Entries with model source code
───

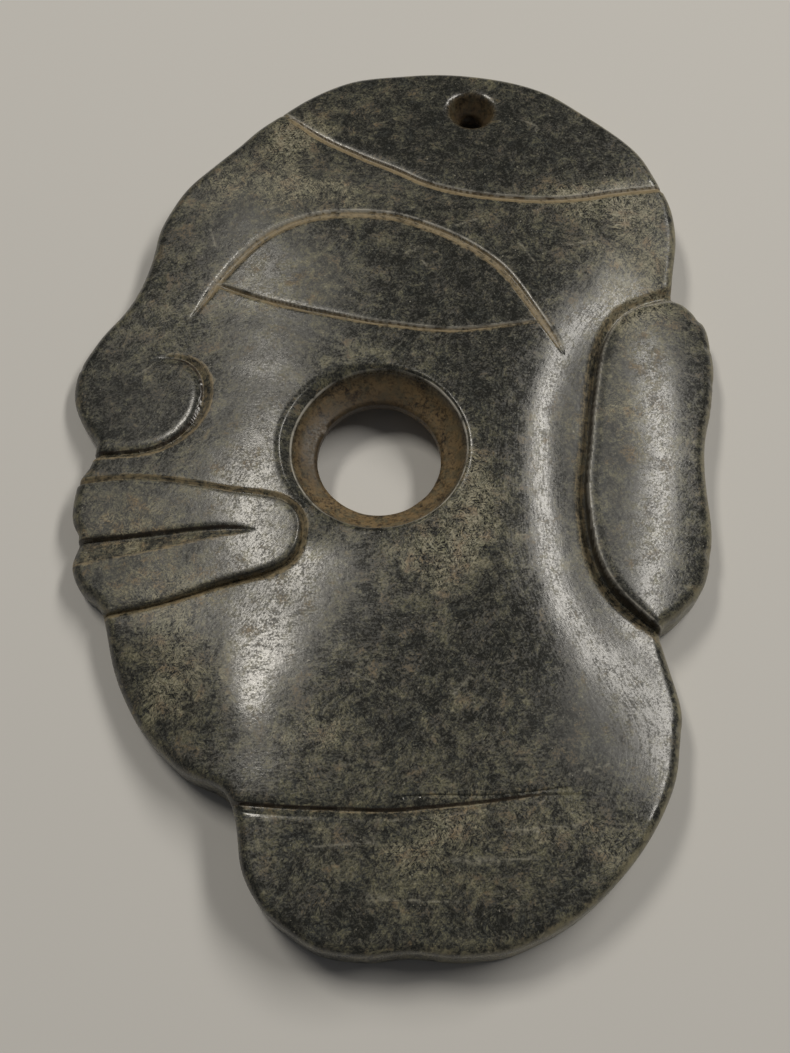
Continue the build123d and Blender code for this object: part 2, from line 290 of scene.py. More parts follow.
# Ear pad: where it starts to turn down towards its outer edge, how far that line leans to the left below the
# middle, where the pad starts to turn down towards its top, and how fast it turns both ways
PAD_CREST = 21.2
PAD_LEAN = 0.2
PAD_TOP = 7.0
PAD_BOW = 0.0175
PAD_END_BOW = 0.008

# Slow unevenness of the worn front, as height, length of the waves and seed
WAVES = [(0.035, 7.0, 3.7), (0.012, 2.6, 11.3)]

# Chips knocked out of the rim, as x, y, reach and depth
CHIPS = [
    (29.6, 15.4, 0.7, 0.35), (30.4, 12.2, 0.5, 0.25), (30.7, 8.3, 0.6, 0.3), (29.9, 5.4, 0.4, 0.2),
    (28.8, -9.6, 0.8, 0.4), (28.4, 28.0, 0.6, 0.25), (28.3, 22.6, 0.5, 0.25), (24.7, -26.0, 0.7, 0.2),
    (-28.6, -12.1, 0.5, 0.2), (-24.6, -20.6, 0.5, 0.2), (-30.6, 11.0, 0.5, 0.2), (12.5, -43.0, 0.7, 0.25),
]

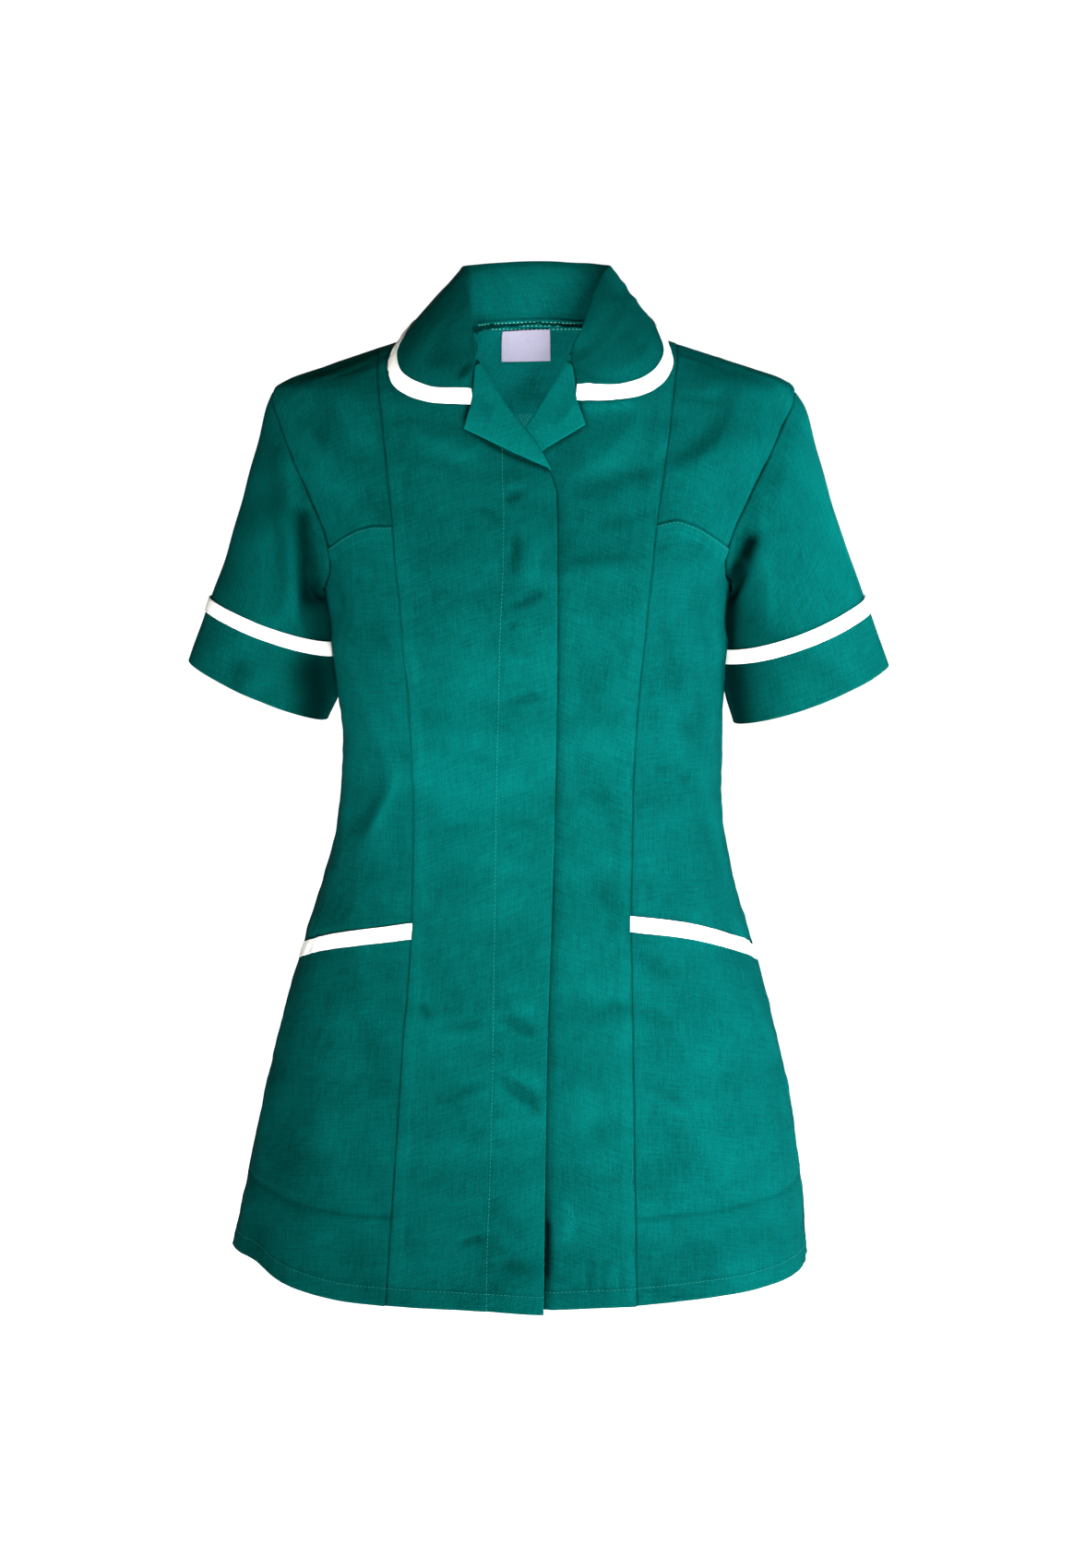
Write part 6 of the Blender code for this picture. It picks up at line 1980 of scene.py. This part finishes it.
@dataclass
class NeckInside:
    """What shows inside the back neck: binding, bare label and a small patch of stitches."""

    finishes: Materials
    binding_reach: float = 0.046
    binding_drop: float = 0.0106
    binding_stitches: tuple[float, ...] = (0.0022, 0.0056, 0.0094)
    label_left: float = -0.0272
    label_width: float = 0.038
    label_top: float = -0.008
    label_drop: float = 0.0246
    patch_top: float = -0.0765
    patch_pitch: float = 0.0016

    def strip(self, across: Array, height: Array, depth: Array) -> Pair:
        """Grid on the inside of the back, facing inward."""
        turn = TORSO.turn_at(across, height, at_back=True)
        normal = TORSO.normal(turn, height)
        return TORSO.plain(turn, height) - normal * depth[..., None], -normal

    def binding(self) -> None:
        """Strip over the neck seam, from the collar's stand down to the back, in three rows of stitches."""
        across = np.linspace(-self.binding_reach, self.binding_reach, 90)
        bow = smooth_curve(metres(((0, 0), (30, -1.2), (48, -3.4))), np.abs(across))[..., 0]
        down = spaced_shares(0.0075, 0.0012, (0.0002, 0.0006))
        down = np.interp(np.linspace(0, 1, 12), np.linspace(0, 1, len(down)), down)[:, None]
        along = np.linspace(0.38, 0.62, 160)
        stand = Collar(self.finishes).point(np.full_like(along, -0.004), along)
        top = np.stack([np.interp(across, stand[:, 0], stand[:, axis]) for axis in range(3)], -1)[None]
        inward = -unit(top * np.array((1.0, 1.0, 0.0)))
        top = top + inward * 0.00155
        foot, _ = self.strip(across[None], bow[None] - self.binding_drop, np.full((1, len(across)), 0.0018))
        points = top + (foot - top) * down[..., None] + inward * (0.0016 * np.sin(np.pi * down))[..., None]
        outward = grid_normals(points, np.broadcast_to(inward, points.shape), False)
        far = edge_distances(points)
        relief = 0.00003 * unevenness(far["left"], far["top"], 107, 0.008, 0.03, 8)
        _, half = wall_sizes({"top": Edge.FOLD, "foot": Edge.FOLD}, far, SEWING.wall, 0.0)
        laid = points + outward * relief[..., None]
        cloth = Cloth(laid, outward, flat_places(far), relief, np.zeros_like(half), half)
        piece = shell_object("cloth_neck_binding", cloth, self.finishes["cloth"])
        stitching = Stitching(pitch=0.0032, length=0.0019, radius=0.00024)
        rows = [stitching.on_cloth(cloth.surface, outward, *crossing(far["top"] - away, 0))
                for away in self.binding_stitches]
        thread = thread_object("thread_neck_binding", rows, self.finishes["neck_thread"])
        keep(piece, "neck_binding", (thread,))

    def label(self) -> None:
        """Bare satin label below the binding, sewn at its top and sprung a little at its foot."""
        share = np.linspace(0.0, 1.0, 44)[None, :] * np.ones((30, 1))
        down = np.linspace(0.0, 1.0, 30)[:, None]
        across = self.label_left + self.label_width * share
        height = self.label_top - self.label_drop * down - 0.0006 * (1.0 - share)
        depth = 0.003 + 0.0016 * down ** 2 + 0.0018 * (1.0 - down) ** 3 + 0.0004 * np.sin(np.pi * share)
        points, outward = self.strip(across, height, depth)
        far = edge_distances(points)
        _, half = wall_sizes({side: Edge.FOLD for side in SIDES}, far, 0.0005, 0.0)
        relief = -0.00012 * bell(far["foot"] - 0.0012, 0.0005)
        cloth = Cloth(points, outward, flat_places(far), relief, np.zeros_like(half), half)
        piece = shell_object("cloth_label", cloth, self.finishes["label"])
        keep(piece, "label")

    def patch(self) -> None:
        """Small patch of zigzag stitches on the inside of the back, seen through the neck."""
        centres, forwards, normals = [], [], []
        for row in range(6):
            count = 8 - row
            across = np.linspace(-0.0155 + 0.0008 * row, -0.001 - 0.0012 * row, count)
            height = np.full(count, self.patch_top - self.patch_pitch * row)
            points, outward = self.strip(across[None], height[None], np.full((1, count), 0.0009))
            slope = np.where(np.arange(count) % 2 == 0, 0.7, -0.7)
            forward = np.stack((np.full(count, 0.7), np.zeros(count), slope), -1)
            centres.append(points[0])
            normals.append(outward[0])
            forwards.append(unit(forward - outward[0] * np.sum(forward * outward[0], -1, keepdims=True)))
        rows = [Stitching(length=0.0022, radius=0.0002).placed(
            np.concatenate(centres), np.concatenate(forwards), np.concatenate(normals))]
        thread = thread_object("thread_back_patch", rows, self.finishes["thread"])
        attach(thread, "root")

    def build(self) -> None:
        """Build everything inside the back neck."""
        self.binding()
        self.label()
        self.patch()


# ---- studio
@dataclass(frozen=True)
class Studio:
    """Camera, lights, world and floor."""

    eye: Place = (0.0, -2.6, 0.02)
    aim_height: float = -0.352
    focal_mm: float = 79.456
    sensor_mm: float = 36.0
    floor_height: float = -1.3
    floor_reach: float = 12.0
    backdrop: float = 1.05
    floor_glow: float = 1.0
    room_glow: float = 0.165
    warm_white: tuple[float, float, float, float] = (1.0, 1.0, 0.7, 1.0)

    def camera(self) -> None:
        """Camera at the photograph's angle, at the height of the collar and aimed at the waist."""
        data = bpy.data.cameras.new("camera")
        data.sensor_fit, data.sensor_height, data.lens = "VERTICAL", self.sensor_mm, self.focal_mm
        data.clip_end = 50.0
        made = bpy.data.objects.new("camera", data)
        made.location = self.eye
        pitch = np.arctan2(self.eye[2] - self.aim_height, -self.eye[1])
        made.rotation_euler = (np.pi / 2 - pitch, 0.0, 0.0)
        bpy.context.scene.collection.objects.link(made)
        bpy.context.scene.camera = made

    def area_light(self, name: str, place: Place, aim: Place,
                   size: tuple[float, float], power: float, spread: float = 180.0,
                   colour: Place = (1.0, 1.0, 1.0)) -> None:
        """A soft box that faces its aim, with its beam held to a spread in degrees."""
        data = bpy.data.lights.new(name, "AREA")
        data.spread, data.color = np.radians(spread), colour
        data.shape, data.size, data.size_y, data.energy = "RECTANGLE", size[0], size[1], power
        made = bpy.data.objects.new(name, data)
        made.location = place
        made.visible_camera = False
        away = unit(np.array(aim) - np.array(place))
        made.rotation_euler = (float(np.arccos(-away[2])), 0.0, float(np.arctan2(-away[0], away[1])))
        bpy.context.scene.collection.objects.link(made)

    def world(self, strength: float) -> None:
        """White surroundings."""
        made = bpy.data.worlds.new("white_room")
        made.use_nodes = True
        nodes = Nodes(made.node_tree)
        back = made.node_tree.nodes["Background"]
        seen = nodes.add("ShaderNodeLightPath").outputs["Is Camera Ray"]
        nodes.feed(back.inputs["Strength"], nodes.span(seen, 0.0, 1.0, strength, self.backdrop))
        nodes.feed(back.inputs["Color"], nodes.mix(seen, self.warm_white, (1.0, 1.0, 1.0, 1.0)))
        bpy.context.scene.world = made

    def floor(self) -> None:
        """Plain pale floor, well below the hem."""
        grid = np.linspace(-self.floor_reach, self.floor_reach, 9)
        x, y = np.meshgrid(grid, grid, indexing="ij")
        points = np.stack((x, y, np.full_like(x, self.floor_height)), -1).reshape(-1, 3)
        row, column = np.meshgrid(np.arange(8), np.arange(8), indexing="ij")
        start = (row * 9 + column).ravel()
        faces = np.stack((start, start + 9, start + 10, start + 1), -1)
        finish = bpy.data.materials.new("pale_floor")
        finish.use_nodes = True
        shader = finish.node_tree.nodes["Principled BSDF"]
        nodes = Nodes(finish.node_tree)
        place = nodes.add("ShaderNodeTexCoord")
        grain = nodes.noise(place.outputs["Object"], 6.0, 3.0)
        colour = nodes.mix(grain, (0.93, 0.93, 0.93, 1.0), (0.96, 0.96, 0.96, 1.0))
        nodes.feed(shader.inputs["Base Color"], colour)
        shader.inputs["Roughness"].default_value = 0.9
        shader.inputs["Emission Color"].default_value = (1.0, 1.0, 1.0, 1.0)
        shader.inputs["Emission Strength"].default_value = self.floor_glow
        mesh_object("floor", points, faces, finish)

    def build(self) -> None:
        """Set up the whole studio."""
        self.camera()
        self.world(self.room_glow)
        self.floor()
        self.area_light("side_soft_box", (1.5, -0.5, -0.68), (0.1, 0.0, -0.46), (0.9, 0.8), 55.0,
                        colour=(0.94, 0.97, 1.0))
        self.area_light("front_soft_box", (0.16, -2.15, -0.8), (0.0, -0.1, -0.28), (0.6, 0.5), 7.4, 38.0,
                        colour=(1.0, 1.0, 0.95))
        self.area_light("upper_soft_box", (-0.45, -2.3, -0.28), (-0.05, 0.0, -0.12), (0.6, 0.5), 4.2,
                        colour=(1.0, 1.0, 0.95))
        self.area_light("sleeve_soft_box", (1.3, -0.7, -0.05), (0.33, -0.03, -0.12), (0.12, 0.2), 0.55, 14.0)
        self.area_light("collar_soft_box", (0.45, -1.3, 0.35), (0.055, -0.06, -0.02), (0.12, 0.12), 0.09, 9.0)
        self.area_light("waist_soft_box", (-0.3, -2.2, -0.45), (-0.068, -0.1, -0.335), (0.1, 0.1), 0.07, 5.0)
        self.area_light("low_soft_box", (0.9, -1.6, -1.1), (0.145, -0.06, -0.6), (0.15, 0.15), 0.35, 16.0)
        self.area_light("back_soft_box", (-0.35, 2.4, 0.25), (0.0, 0.1, -0.3), (1.2, 1.0), 24.0)
        self.area_light("neck_light", (0.0, -0.045, -0.17), (0.0, 0.09, -0.055), (0.1, 0.06), 0.92)
        scene = bpy.context.scene
        scene.view_settings.view_transform = "Standard"
        scene.view_settings.look = "None"


def main() -> None:
    """Build the studio and every piece of the tunic, in order."""
    logging.basicConfig(level=logging.INFO, format="%(message)s")
    Studio().build()
    finishes = Finishes().build()
    body = Body(finishes)
    body.build()
    for side in Side:
        Sleeve(side, finishes).build()
        Lapel(side, finishes, body.underlap).build()
    Collar(finishes).build()
    NeckInside(finishes).build()


if __name__ == "__main__":
    main()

───

→ What is needed
Return exactly the leading lines of the listing, stopping after the line in which "return TORSO.plain(turn, height)" occurs.

→ Correct response
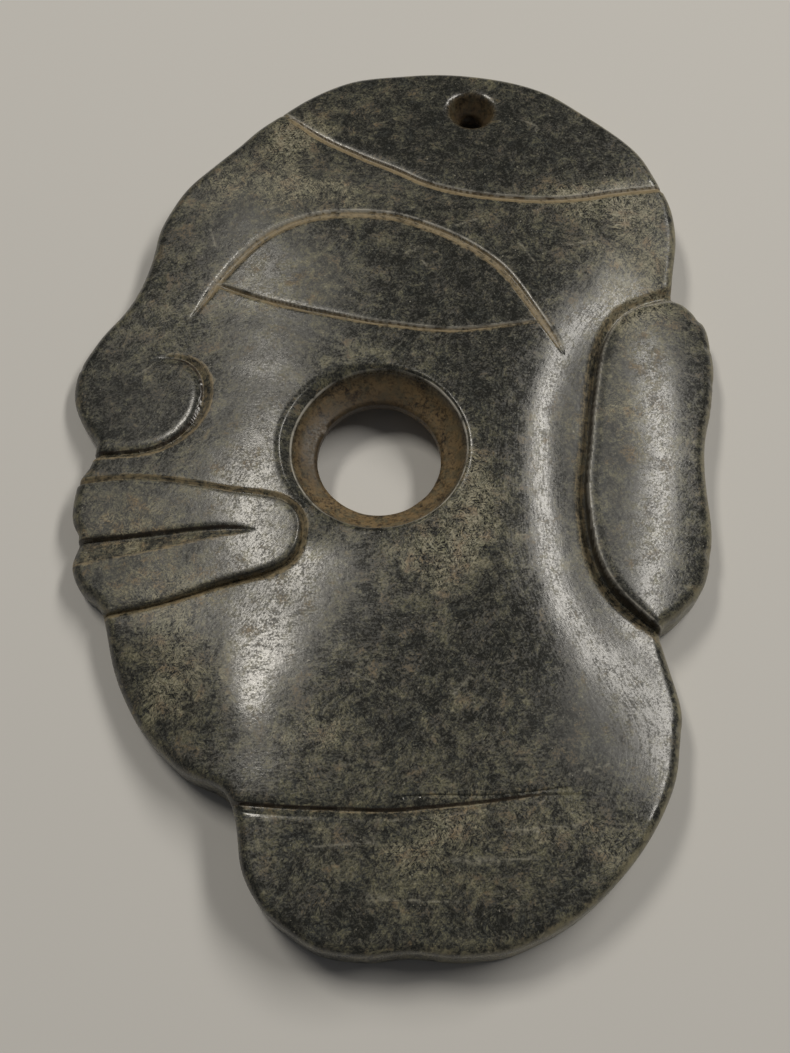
Continue the build123d and Blender code for this object: part 2, from line 290 of scene.py. More parts follow.
# Ear pad: where it starts to turn down towards its outer edge, how far that line leans to the left below the
# middle, where the pad starts to turn down towards its top, and how fast it turns both ways
PAD_CREST = 21.2
PAD_LEAN = 0.2
PAD_TOP = 7.0
PAD_BOW = 0.0175
PAD_END_BOW = 0.008

# Slow unevenness of the worn front, as height, length of the waves and seed
WAVES = [(0.035, 7.0, 3.7), (0.012, 2.6, 11.3)]

# Chips knocked out of the rim, as x, y, reach and depth
CHIPS = [
    (29.6, 15.4, 0.7, 0.35), (30.4, 12.2, 0.5, 0.25), (30.7, 8.3, 0.6, 0.3), (29.9, 5.4, 0.4, 0.2),
    (28.8, -9.6, 0.8, 0.4), (28.4, 28.0, 0.6, 0.25), (28.3, 22.6, 0.5, 0.25), (24.7, -26.0, 0.7, 0.2),
    (-28.6, -12.1, 0.5, 0.2), (-24.6, -20.6, 0.5, 0.2), (-30.6, 11.0, 0.5, 0.2), (12.5, -43.0, 0.7, 0.25),
]

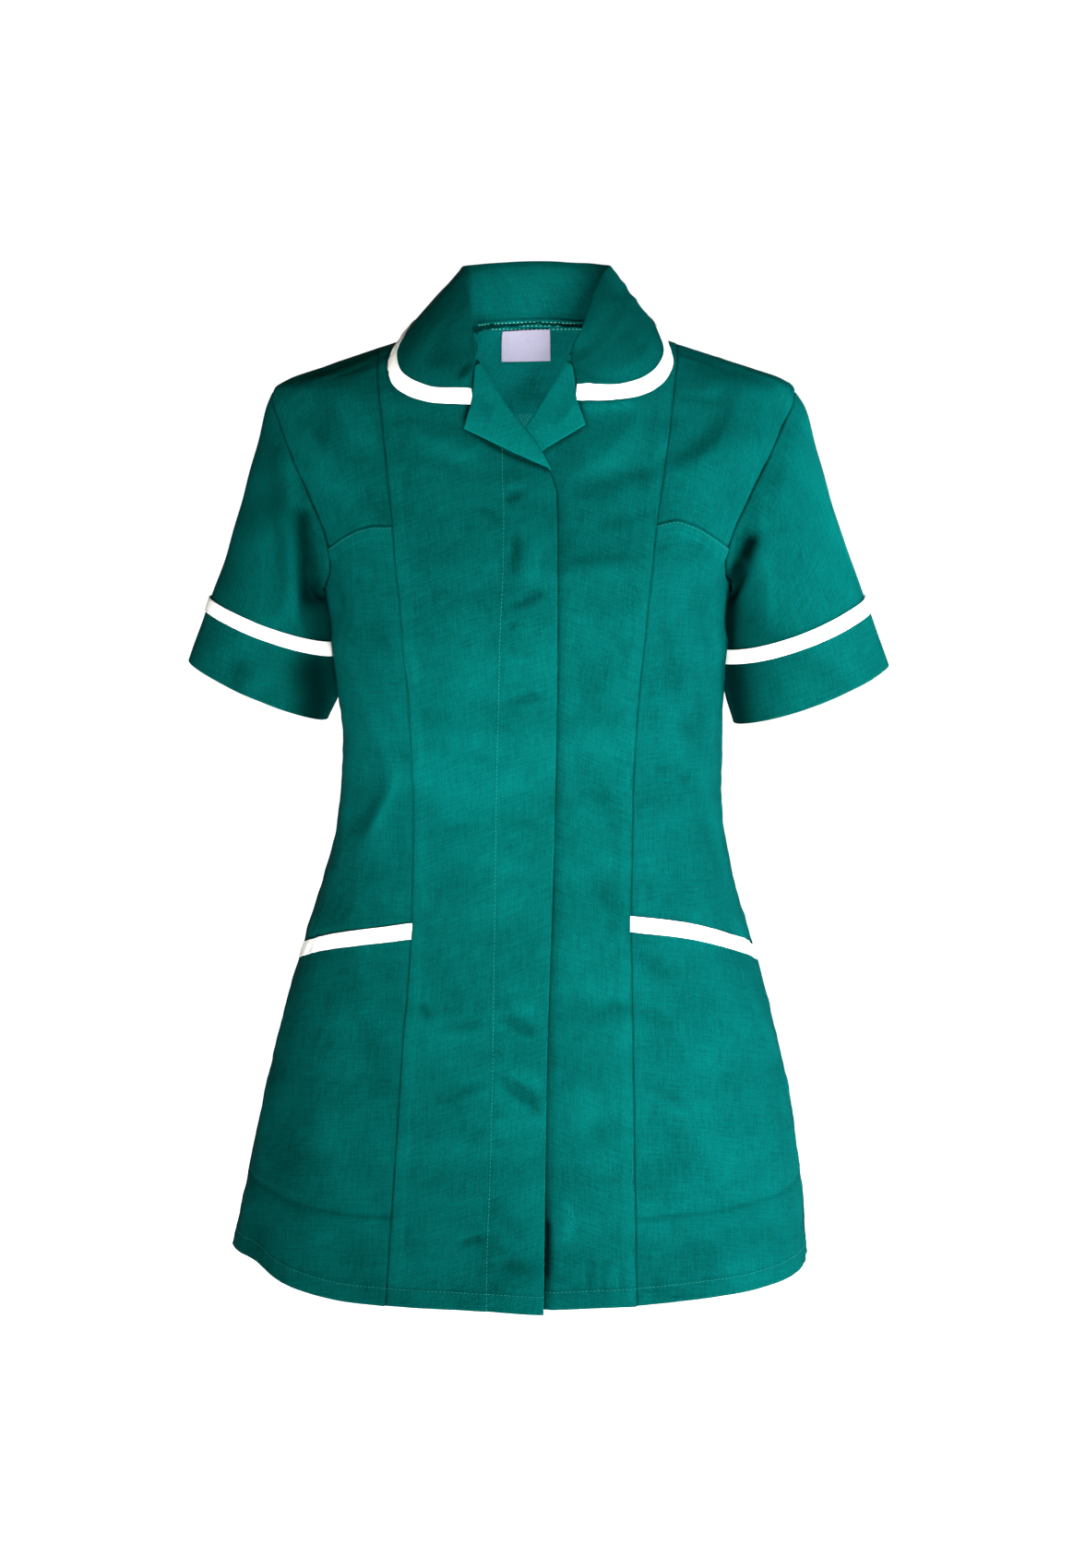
Write part 6 of the Blender code for this picture. It picks up at line 1980 of scene.py. This part finishes it.
@dataclass
class NeckInside:
    """What shows inside the back neck: binding, bare label and a small patch of stitches."""

    finishes: Materials
    binding_reach: float = 0.046
    binding_drop: float = 0.0106
    binding_stitches: tuple[float, ...] = (0.0022, 0.0056, 0.0094)
    label_left: float = -0.0272
    label_width: float = 0.038
    label_top: float = -0.008
    label_drop: float = 0.0246
    patch_top: float = -0.0765
    patch_pitch: float = 0.0016

    def strip(self, across: Array, height: Array, depth: Array) -> Pair:
        """Grid on the inside of the back, facing inward."""
        turn = TORSO.turn_at(across, height, at_back=True)
        normal = TORSO.normal(turn, height)
        return TORSO.plain(turn, height) - normal * depth[..., None], -normal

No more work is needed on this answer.